Efficacy of Nimodipine in SAH
A double-blind, randomized, placebo-controlled trial within 96 hours of their subarachnoid hemorrhage, to determine whether treatment with the calcium blocker nimodipine would prevent or reduce the severity of ischemic neurologic deficits from arterial spasm.
P - 125 neurologically normal patients with intracranial aneurysms
I - 8 of 60 patients given placebo
C - 1 of 56 given nimodipine
O - Analysis of the amount of basal subarachnoid blood on pre-entry CAT scans in patients with deficits from spasm showed that an increase in subarachnoid blood was not associated with a worse neurologic outcome among patients who received nimodipine, unlike the situation in patients given a placebo. There were no side effects from nimodipine. It was concluded that nimodipine should be given to patients who are neurologically normal after subarachnoid hemorrhage in order to reduce the occurrence of severe neurologic deficits due to cerebral arterial spasm.
Results:
Radiologically using the CAT Scan:
Among patients given placebo who had deficits from the spasm, those with severe neurological outcomes had significantly more blood in their basal SAH spaces than those with good outcomes ( P<0.05)
This is not the case in patients who received nimodipine. All patients with severe outcomes were compared to patients with good outcomes, there was no significant difference in the amount of blood in the basal subarachnoid spaces in these two groups.
Infact patients who received nimodipine with good outcomes had significantly more blood than patients who received placebo with good outcomes (P <0.05).
Angiograms:
The severity of spasm at the time of onset of the deficit (within 48 hours) was significantly related to the severity of the neurological outcome.
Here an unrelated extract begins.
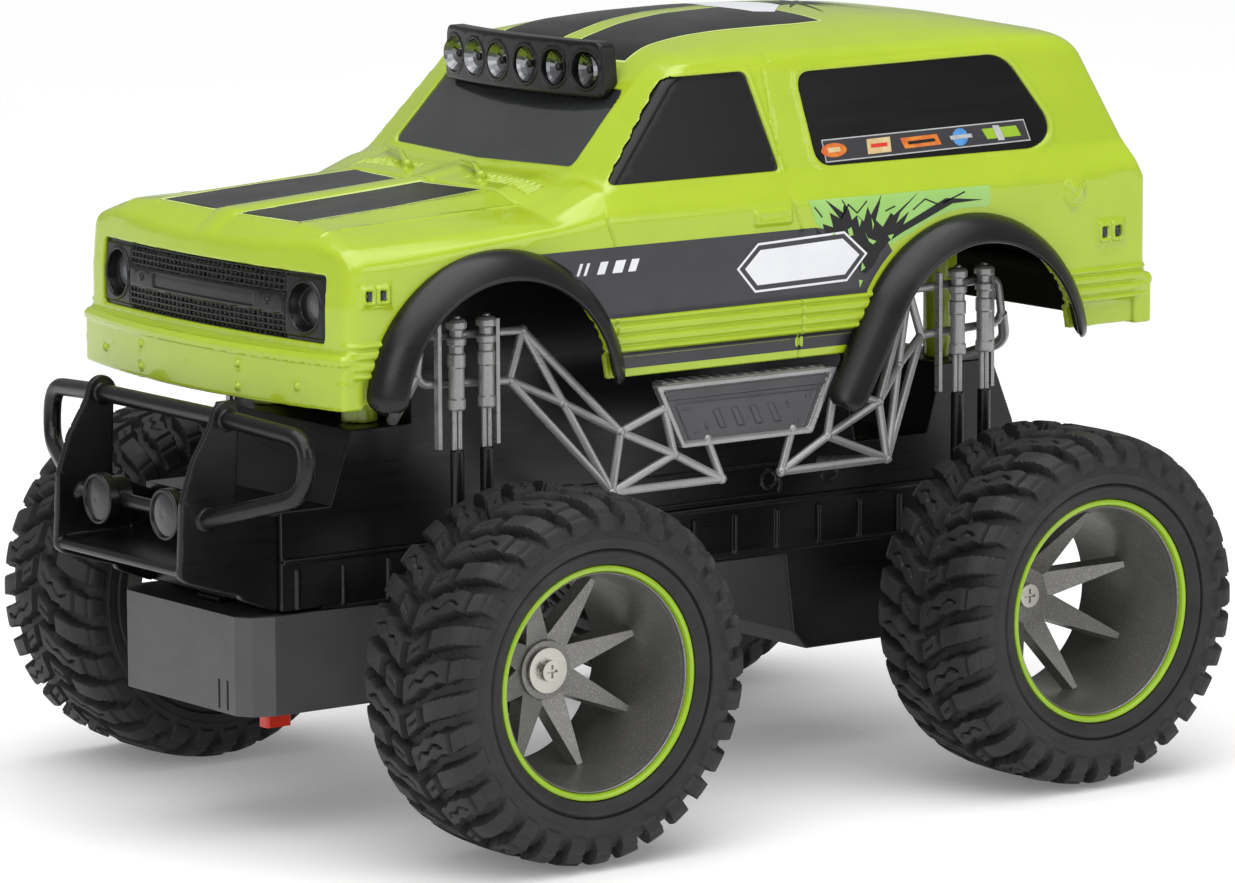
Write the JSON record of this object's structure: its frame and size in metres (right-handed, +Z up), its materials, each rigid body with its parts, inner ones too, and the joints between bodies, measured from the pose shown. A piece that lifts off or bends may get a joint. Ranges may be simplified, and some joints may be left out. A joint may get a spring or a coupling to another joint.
{
  "type": "remote control car",
  "caption": "Remote control monster truck with a vintage two-door body, bull bar, roof lamps, tubular side frames, steering front wheels and geared rear axle.",
  "frame": {"origin": "on the floor under the middle of the bounding box", "axes": "+X forward, +Y to the vehicle's left, +Z up"},
  "size_m": [0.3186, 0.2302, 0.2188],
  "materials": {
    "lime_plastic": "glossy moulded",
    "trim_green": "glossy painted",
    "black_plastic": "semi-gloss moulded",
    "grey_plastic": "satin moulded",
    "gunmetal_plastic": "metallic satin",
    "rubber": "matte",
    "steel": "plated",
    "white_gear_plastic": "satin",
    "brass": "machined",
    "dark_glazing": "glossy",
    "clear_lens": "glossy",
    "chrome": "polished",
    "red_plastic": "glossy",
    "cell_wrap": "glossy shrink wrap",
    "circuit_laminate": "satin"
  },
  "bodies": {
    "chassis": {"chassis_tub": "black_plastic", "chassis_deck": "black_plastic", "front_axle_beams": "black_plastic", "kingpins": "steel", "rear_axle_tubes": "black_plastic", "rear_axle_bushings": "brass", "gearbox_plates": "black_plastic", "drive_motor": "steel", "steering_servo": "black_plastic", "circuit_board": "circuit_laminate", "battery_contacts": "brass", "body_screws": "steel", "bull_bar": "black_plastic", "bull_bar_lamps": "black_plastic", "bull_bar_lenses": "clear_lens", "left_side_frame": "gunmetal_plastic", "right_side_frame": "gunmetal_plastic", "side_plates": "grey_plastic", "shock_cylinders": "gunmetal_plastic", "shock_rods": "gunmetal_plastic", "body_shell": "lime_plastic", "grille": "black_plastic", "headlamps": "clear_lens", "windscreen": "dark_glazing", "side_windows": "dark_glazing", "rear_window": "dark_glazing", "light_bar": "black_plastic", "light_bar_lamps": "chrome", "front_flares": "black_plastic", "rear_flares": "black_plastic"},
    "left_steering": {"left_knuckle": "black_plastic", "left_stub_axle": "steel", "left_wheel_screw": "steel"},
    "right_steering": {"right_knuckle": "black_plastic", "right_stub_axle": "steel", "right_wheel_screw": "steel"},
    "steering_rack": {"steering_rack": "black_plastic"},
    "steering_gear": {"steering_gear": "white_gear_plastic"},
    "front_left_wheel": {"front_left_rim": "gunmetal_plastic", "front_left_tyre": "rubber", "front_left_trim_ring": "trim_green"},
    "front_right_wheel": {"front_right_rim": "gunmetal_plastic", "front_right_tyre": "rubber", "front_right_trim_ring": "trim_green"},
    "rear_axle": {"rear_axle_shaft": "steel", "axle_gear": "white_gear_plastic", "rear_left_rim": "gunmetal_plastic", "rear_left_tyre": "rubber", "rear_right_rim": "gunmetal_plastic", "rear_right_tyre": "rubber", "rear_trim_rings": "trim_green", "rear_wheel_screws": "steel"},
    "counter_gear": {"counter_gear": "white_gear_plastic", "counter_shaft": "steel"},
    "motor_rotor": {"motor_pinion": "brass", "rotor_shaft": "steel"},
    "battery_pack": {"battery_case": "grey_plastic", "battery_cells": "cell_wrap"},
    "battery_release": {"battery_release": "red_plastic"}
  },
  "joints": [
    {"name": "left_steer", "type": "hinge", "parent": "chassis", "child": "left_steering", "pos_m": [0.0781, 0.058, 0.0508], "axis": [0, 0, 1], "range_deg": [-22, 22]},
    {"name": "right_steer", "type": "hinge", "parent": "chassis", "child": "right_steering", "pos_m": [0.0781, -0.058, 0.0508], "axis": [0, 0, 1], "range_deg": [-22, 22]},
    {"name": "rack_slide", "type": "slide", "parent": "chassis", "child": "steering_rack", "axis": [0, 1, 0], "range_m": [-0.0069, 0.0069]},
    {"name": "steering_gear_turn", "type": "hinge", "parent": "chassis", "child": "steering_gear", "pos_m": [0.0718, 0, 0.05], "axis": [0, 0, 1], "range_deg": [-56, 56]},
    {"name": "front_left_spin", "type": "hinge", "parent": "left_steering", "child": "front_left_wheel", "pos_m": [0.0781, 0.09265, 0.0508], "axis": [0, 1, 0], "continuous": true},
    {"name": "front_right_spin", "type": "hinge", "parent": "right_steering", "child": "front_right_wheel", "pos_m": [0.0781, -0.09265, 0.0508], "axis": [0, 1, 0], "continuous": true},
    {"name": "rear_axle_spin", "type": "hinge", "parent": "chassis", "child": "rear_axle", "pos_m": [-0.0979, 0, 0.0508], "axis": [0, 1, 0], "continuous": true},
    {"name": "counter_gear_spin", "type": "hinge", "parent": "chassis", "child": "counter_gear", "pos_m": [-0.0797, 0.012, 0.0508], "axis": [0, 1, 0], "continuous": true},
    {"name": "motor_spin", "type": "hinge", "parent": "chassis", "child": "motor_rotor", "pos_m": [-0.0629, 0.01, 0.0508], "axis": [0, 1, 0], "continuous": true},
    {"name": "battery_slide", "type": "slide", "parent": "chassis", "child": "battery_pack", "axis": [1, 0, 0], "range_m": [0, 0.05]},
    {"name": "battery_release_press", "type": "slide", "parent": "battery_pack", "child": "battery_release", "axis": [0, 0, 1], "range_m": [0, 0.0015], "stiffness_N_per_m": 400}
  ],
  "couplings": [
    {"joint": "right_steer", "follows": "left_steer", "ratio": 1},
    {"joint": "rack_slide", "follows": "left_steer", "m_per_rad": -0.01773},
    {"joint": "steering_gear_turn", "follows": "left_steer", "ratio": 2.5329},
    {"joint": "counter_gear_spin", "follows": "rear_axle_spin", "ratio": -3.3333},
    {"joint": "motor_spin", "follows": "rear_axle_spin", "ratio": 12.667}
  ]
}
The greatest degree of spasm of the five arteries measured in each patient was used in the analyses because spasm of only one of the arteries could have resulted in a neurological deficit.
The greatest degree of spasm in patients with normal neurological outcomes were 51.0 +/- 15.7% among 6 patients in the placebo group and 49.4 +/- 13.8 % among 8 patients in nimodipine group.
In contrast, the greatest degree of spasm in patients with severe outcomes was 35.0 +/- 12.9 % among 7 patients in the placebo group and 22% in one patient of nimodipine group.
Recurrent hemorrhagic from Aneurysm:
7 of 56 taking Nimodipine
9 of 60 taking placebo.
Mortality:
7 patients in the placebo group died by the end of the 21 days of treatment. 3 patients who received nimodipine died during the same period.